Nevertheless, the evidence is much less compelling regarding whether CIT leads to reductions in fatal use-of-force outcomes in the jurisdictions in which it is implemented. Taking a national view, there is evidence that people with mental illnesses are at significantly greater risk of being killed when they interact with police, despite the proliferation of CIT. This impact is further compounded when race and mental health crisis intersect (as they did in Prude’s case), such that Black people with mental illnesses are at the greatest risk of being killed by police in the United States.

Why are Black people experiencing mental health crises so much more likely to be killed by police officers than others? It is likely that part of the explanation is that police behavior is influenced by the intersection of negative stereotypes related to both mental illness and race. Specifically, negative stereotypes of dangerousness are associated with both mental illness and being Black (in the United States), and expectations of violence may be amplified when the two statuses are combined. In his 2010 book The Protest Psychosis, Jonathan Metzl discussed how stereotypes of danger related to both mental illness and race were so intertwined that they led schizophrenia to become “racialized” in its clinical characterization within the U.S. mental health system.

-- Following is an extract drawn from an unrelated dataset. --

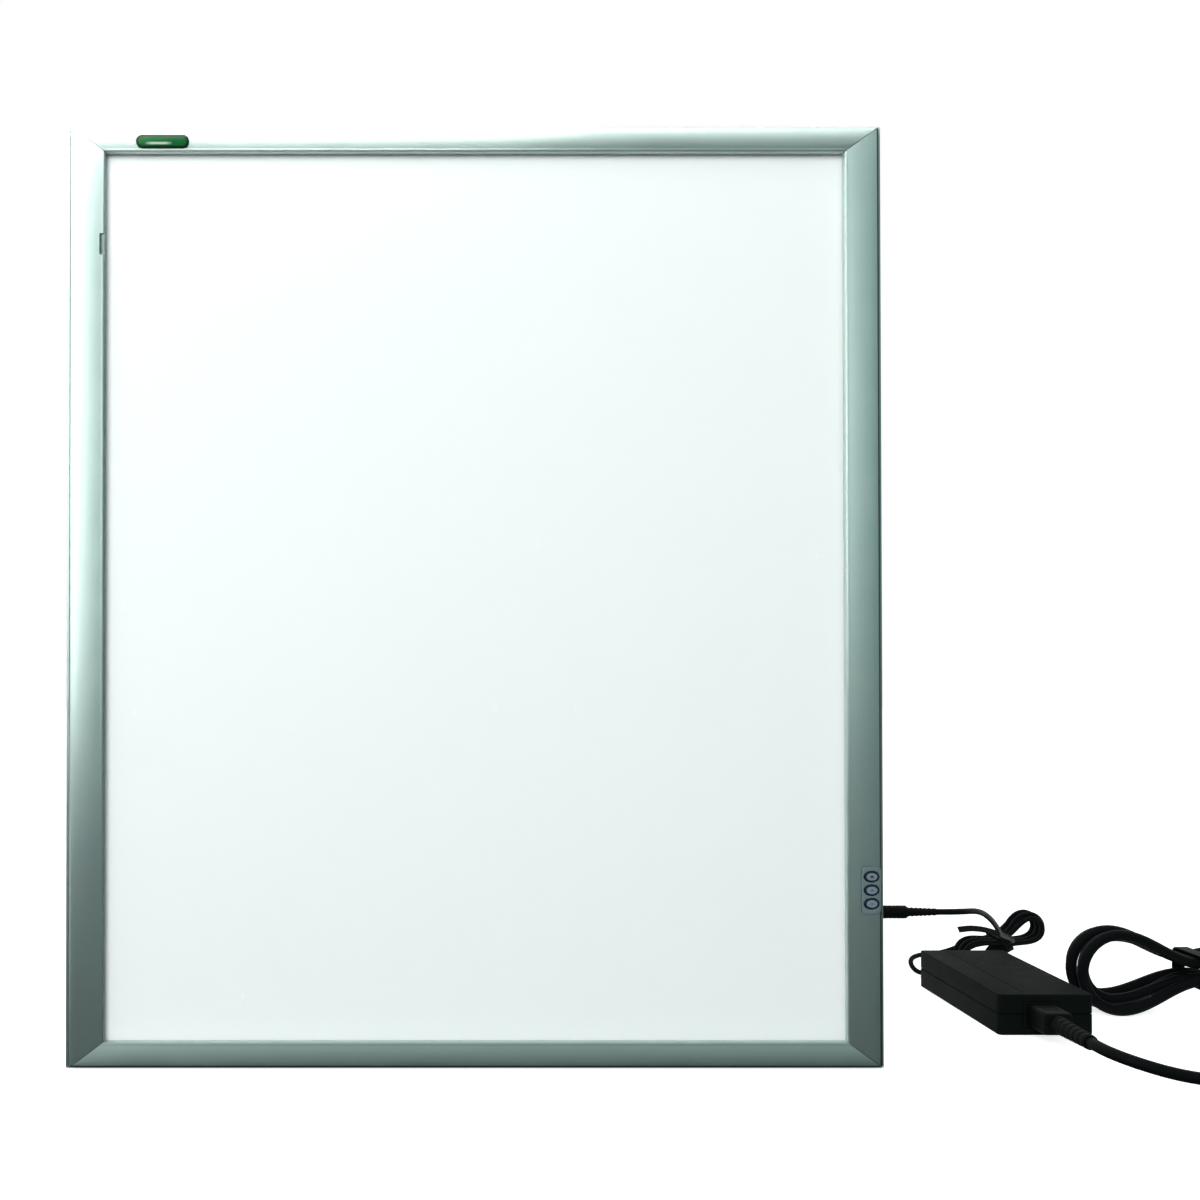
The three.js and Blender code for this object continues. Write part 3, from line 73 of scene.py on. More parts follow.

Police officers are susceptible to the same biases as general community members, but there is evidence that police officers actually endorse negative stereotypes about mental illness at higher rates than the broader community. Further, there is evidence that police officers are significantly more likely to associate Black faces with criminality than White faces. Given that police officers in the United States hold firearms and experience pressure to make split-second decisions regarding whether to use force, the effects of intersecting stereotypes about mental illness and race may be too powerful for targeted training efforts (such as CIT) to override.

As a result, there is now a growing consensus that CIT, though useful, is not sufficient and that additional reforms are needed. In a recently-released report, in collaboration with the advocacy organization Disability Rights New York, I and colleagues from John Jay College recommend that communities begin the process of developing and implementing non-police responses to mental health crises.

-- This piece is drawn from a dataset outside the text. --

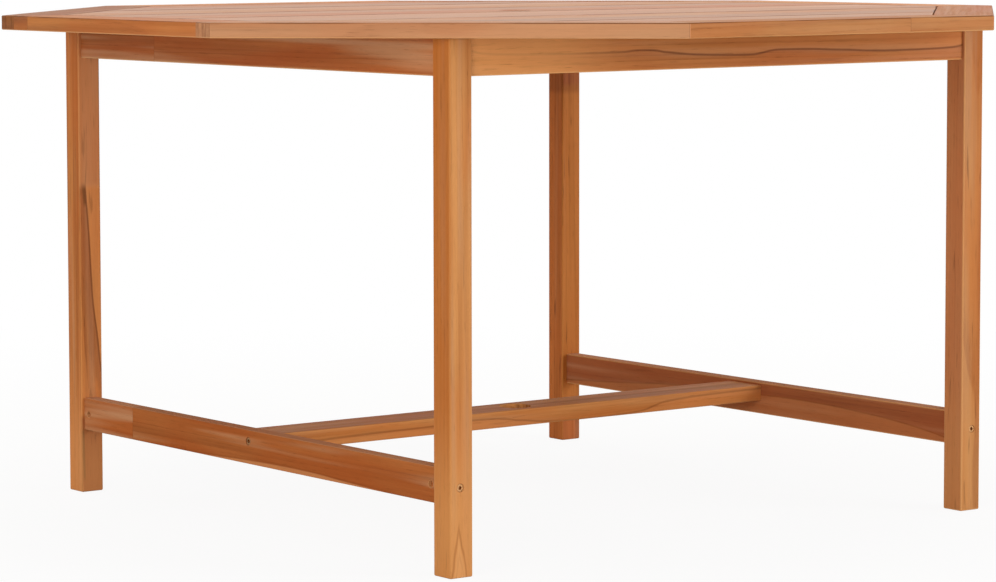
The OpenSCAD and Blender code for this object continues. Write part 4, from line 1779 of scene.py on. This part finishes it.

We further argue that reform efforts must take steps to ensure that well-intentioned alternative response models do not become coercive or punitive (a position advocated in two recent panels convened by the Institute for the Development of the Human Arts), but rather facilitate access to services consistent with the preferences of the person in crisis. While how exactly these alternatives will look can be determined by local communities, an example of a successful alternative model is the Crisis Assistance Helping Out On The Streets (or CAHOOTS) model, which has been used in Eugene, Oregon, for over 31 years. This model uses a coordinated dispatch approach to send a team consisting of a mental health professional and a “medic” (nurse or paramedic) to respond to mental health crises. Although police may be called for “backup” in instances where the CAHOOTS team believes it is needed, data indicate that police backup is requested in fewer than 1 percent of calls.

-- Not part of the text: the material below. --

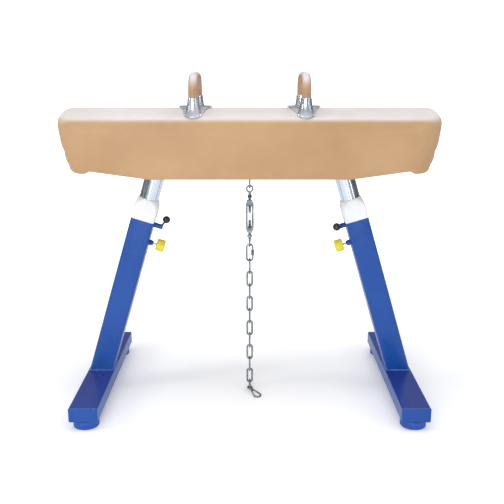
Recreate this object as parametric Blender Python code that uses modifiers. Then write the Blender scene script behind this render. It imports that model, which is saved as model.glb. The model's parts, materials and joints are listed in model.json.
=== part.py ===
"""A gymnastics pommel horse: padded body, two pommels, two telescopic legs and a tension chain.

Metres, +Z up, +X along the body. The origin is on the floor, midway between the four feet.
The left side (-X) is the right side turned half a turn about the vertical, so both sides
share their meshes.
"""

import math

import bmesh
import bpy
from mathutils import Matrix, Vector

# ---------------------------------------------------------------- driving dimensions
GAP = 0.0003                 # clearance left between pieces that touch

BODY_LENGTH = 1.550
BODY_WIDTH = 0.350
BODY_HEIGHT = 0.275
BODY_TOP = 1.260             # highest point of the crowned top
CROWN_RADIUS = 0.440         # cross-section arc of the top
CROWN_CORNER = 0.030         # fillet between crown and side
END_LEAN = math.radians(14)      # the ends lean in towards the bottom
END_TOP_RADIUS = 0.050
END_FOOT_RADIUS = 0.032
PLAN_CORNER = 0.050
FLAT_BELLY = 0.410           # half length of the level part of the underside
BELLY_END = 0.662            # where the rising underside meets the end lip
BELLY_RISE = 0.033
LIP_DEPTH = 0.010
COVER_WALL = 0.003
FOAM_WALL = 0.022
BOARD_THICKNESS = 0.012

POMMEL_SPACING = 0.450       # between the pommels' centre planes
POMMEL_HEIGHT = 0.143        # above the crown
POMMEL_LEG_SPACING = 0.260
POMMEL_TRAVEL = 0.025        # each pommel can be set this much further in
GRIP_RADIUS = 0.019
GRIP_BEND = 0.062            # centreline radius where the legs turn into the bar
SOCKET_HEIGHT = 0.045        # socket top above the crown
SOCKET_TOP_RADIUS = 0.022
SOCKET_NECK_RADIUS = 0.025
SOCKET_NECK = 0.030          # the neck lies this far below the socket's top
SOCKET_FOOT_RADIUS = 0.036
SADDLE_THICKNESS = 0.009
SADDLE_WAIST = 0.143         # widest, half way along
SADDLE_TIP = 0.075           # width near the front and rear tips
SADDLE_LENGTH = 0.318
STUD_RADIUS = 0.005
STUD_SEAT = 0.018            # how far a stud reaches above the crown
CLAMP_BAR_WIDTH = 0.040
CLAMP_BAR_THICKNESS = 0.012
CLAMP_BAR_OVERHANG = 0.009   # from a stud's centre to the end of the bar
CLAMP_BAR_DEPTH = 0.060      # top of the bar below the crown

LEG_LEAN = math.radians(17)
LEG_TUBE = 0.100
LEG_WALL = 0.004
LEG_TUBE_TOP = 0.787         # height of the tube's top, on its axis
LEG_FOOT_X = 0.672           # where the leg's axis meets the top of the base bar
BASE_LENGTH = 0.845
BASE_WIDTH = 0.118
BASE_HEIGHT = 0.060
BASE_WALL = 0.004
FOOT_RADIUS = 0.0525
FOOT_HEIGHT = 0.036
FOOT_INSET = 0.0535          # foot centre to the end of the bar
FOOT_STUD_RADIUS = 0.006
FOOT_STUD_LENGTH = 0.030
POST_RADIUS = 0.042
POST_WALL = 0.004
POST_INSERTION = 0.400       # length of post inside the leg tube
FLANGE_LENGTH = 0.110
FLANGE_WIDTH = 0.150
FLANGE_THICKNESS = 0.008
FLANGE_RECESS = 0.005        # flange face above the underside
INDEX_PITCH = 0.050
INDEX_HOLES = 5
INDEX_HOLE_RADIUS = 0.00625

COLLAR_WIDTH = 0.102
COLLAR_HEIGHT = 0.095        # above the tube
COLLAR_SHOULDER = 0.048      # full width up to here
COLLAR_TOP = 0.090
COLLAR_INSERTION = 0.040

CLAMP_DROP = 0.013           # clamp axis below the tube's top
CLAMP_BOSS_RADIUS = 0.011
CLAMP_BOSS_LENGTH = 0.024
CLAMP_HUB_LENGTH = 0.016
CLAMP_SPINDLE_RADIUS = 0.006
LEVER_RADIUS = 0.0045
LEVER_LENGTH = 0.075
LEVER_SPLAY = math.radians(8)
LEVER_RAISE = math.radians(15)
BALL_RADIUS = 0.017

PLUNGER_DROP = 0.095         # plunger axis below the tube's top
PLUNGER_BOSS_RADIUS = 0.012
PLUNGER_BOSS_TIP = 0.010
PLUNGER_BOSS_LENGTH = 0.019
PIN_RADIUS = 0.004
KNOB_RADIUS = 0.027
KNOB_THICKNESS = 0.036
KNOB_STANDOFF = 0.034        # knob's near face to the tube
KNOB_BORE_DEPTH = 0.018

WIRE = 0.004                 # chain link wire radius
LINK_BARS = 0.0664           # between the centres of a link's two end bars
LINK_BEND = 0.011            # centreline radius of a link's ends
QUICK_WIRE = 0.004
QUICK_BARS = 0.0746
QUICK_BEND = 0.013
SLEEVE_RADIUS = 0.0075
SLEEVE_LENGTH = 0.024
EYE_WIRE = 0.004
LOWER_EYE_BEND = 0.01275
UPPER_EYE_BEND = 0.01325
STEM_RADIUS = 0.006
NUT_RADIUS = 0.011
NUT_THICKNESS = 0.011
NUT_STANDOFF = 0.0105        # from each locknut to the turnbuckle body
EYE_TO_NUT = 0.028           # eye centre to the near face of its locknut
SCREW_DEPTH = 0.057          # stem inside the turnbuckle body
BUCKLE_LENGTH = 0.143
BUCKLE_WIDTH = 0.036
BUCKLE_NECK = 0.021
BUCKLE_SHOULDER = 0.018
BUCKLE_DEPTH = 0.020
BUCKLE_SLOT = 0.016
ANCHOR_WIRE = 0.004
ANCHOR_HALF_WIDTH = 0.013
ANCHOR_PLATE = (0.090, 0.070, 0.006)
ANCHOR_LOOP_LEAST = 0.040    # shortest drop of the anchor loop below the underside
FLOOR_CLEARANCE = 0.0005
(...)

It should be noted that Eugene, Oregon, has very few Black residents (only 1 percent of the population), so it remains to be seen if the CAHOOTS approach leads to similar success in eliminating calls for police involvement if implemented in more diverse jurisdictions. Indeed, mental health workers may be prone to the same racial stereotypes as police officers, which may influence their decision-making. Jurisdictions that implement alternative models need to pay extra attention to the role that racial stereotypes can play in making the decision to include police in the crisis response process.

There is now a growing consensus that reform is needed. My colleagues and I urge Americans to seize this moment to reduce the incidence of deadly consequences when crisis response, race, and mental illness intersect.